ARTICLE Indemnification
The Association may indemnify any person who was or is a party
or is threatened to be made a party to any threatened, pending, or
completed action or suit by or in the right of the Association to
procure a judgment in its favor by reason of the fact that such
person is or was director, officer, support staff, employee, or
agent of the Association, against expenses (including attorney’s
fee) actually and reasonably incurred by such person in connection
with the defense or settlement of such action or suit, if such
person acted in good faith and in a manner he or she reasonably
believed to be in, or not opposed to, the best interests of the
Association, provided that no indemnification shall be made in
respect of any claim, issue, or matter as to which such person
shall have been adjudged to be liable for negligence or misconduct
in the performance of his or her duty to the Association, unless,
and only to the extent that the court in which such action or suit
was brought shall determine upon application that, despite the
adjudication of liability, but in view of all the circumstances of
the case, such person is fairly and reasonably entitled to
indemnity for such expenses as the court shall deem proper.

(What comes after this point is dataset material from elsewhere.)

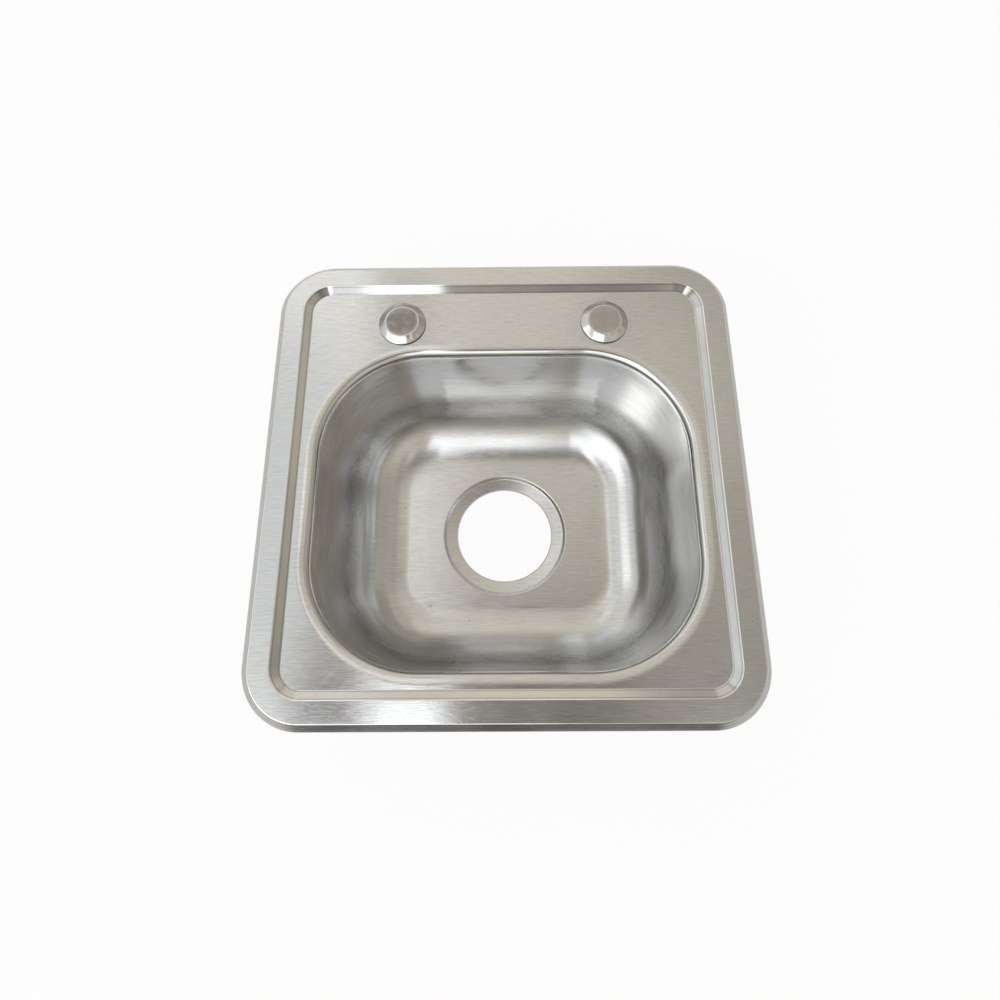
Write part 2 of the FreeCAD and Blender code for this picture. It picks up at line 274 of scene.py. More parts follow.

The Board of Directors shall take all such action as may be
necessary and appropriate to authorize the Association to pay the
indemnification provided by this Article IX including without
limitation, to the extent necessary, making a good faith evaluation
of the manner in which the claimant for indemnity acted and of the
reasonable amount of indemnity due him or her.
No director, officer, support staff, employee or agent shall
have personal liability arising out of an action whether by or in
the right of the Association or otherwise for monetary damages for
breach of any duty; provided, however, that the foregoing shall not
limit or eliminate their personal liability with respect to (i)
acts or omissions occurring prior to the date of the effectiveness
of these bylaws, (ii) acts or omissions at the time of such breach
that were known or believed to be clearly in conflict with the best
interest of the Association, or (iii) any transaction from which
they derived an improper personal benefit or which was in violation
of any federal or state statutes.
The indemnification provided by this Article shall not be deemed
exclusive of any other rights to which such director, officer,
support staff, employee or agent may be entitled under any statute,
bylaw, agreement, vote of the Board of directors or otherwise, and
shall not restrict the power of the Association to make any
indemnification permitted by law. The Board of Directors may
authorize the purchase of and maintain insurance on behalf of any
director, officer, support staff, employee or agent of the
Association against any liability asserted against or incurred by
them which arises out of such person’s status in such capacity or
out of acts taken in such capacity, whether or not the Association
would have the power to indemnify the person against that liability
under law. In no case, however, shall the Association
indemnify, reimburse or insure any person for any taxes imposed on
such individual under Chapter 42 of the Internal Revenue Code of
1986, as now in effect or as may hereafter be amended (the “Code”).
Further, if at any time the Association is deemed to be a private
foundation within the meaning of Section 509 of the Code then,
during such time, no payment shall be made under this Article if
such payment would constitute an act of self-dealing or a taxable
expenditure, as defined in Sections 4941(d) or 4945(d),
respectively, of the Code. If any part of this Article shall
be found in any action, suit or proceeding to be invalid or
ineffective, the validity and the effectiveness of the remaining
parts shall not be affected.
Article X Amendment
The Board of Directors may make, alter, amend or repeal these
By-Laws, or any portion thereof, by majority vote at any time, as
long as such By-Laws are consistent with the Articles of
Incorporation and the (State) Nonprofit Corporation Code.
Article XI Effective Date; Transitional Rule
These By-Laws shall take effect immediately upon their adoption
by majority vote of the Board of Directors.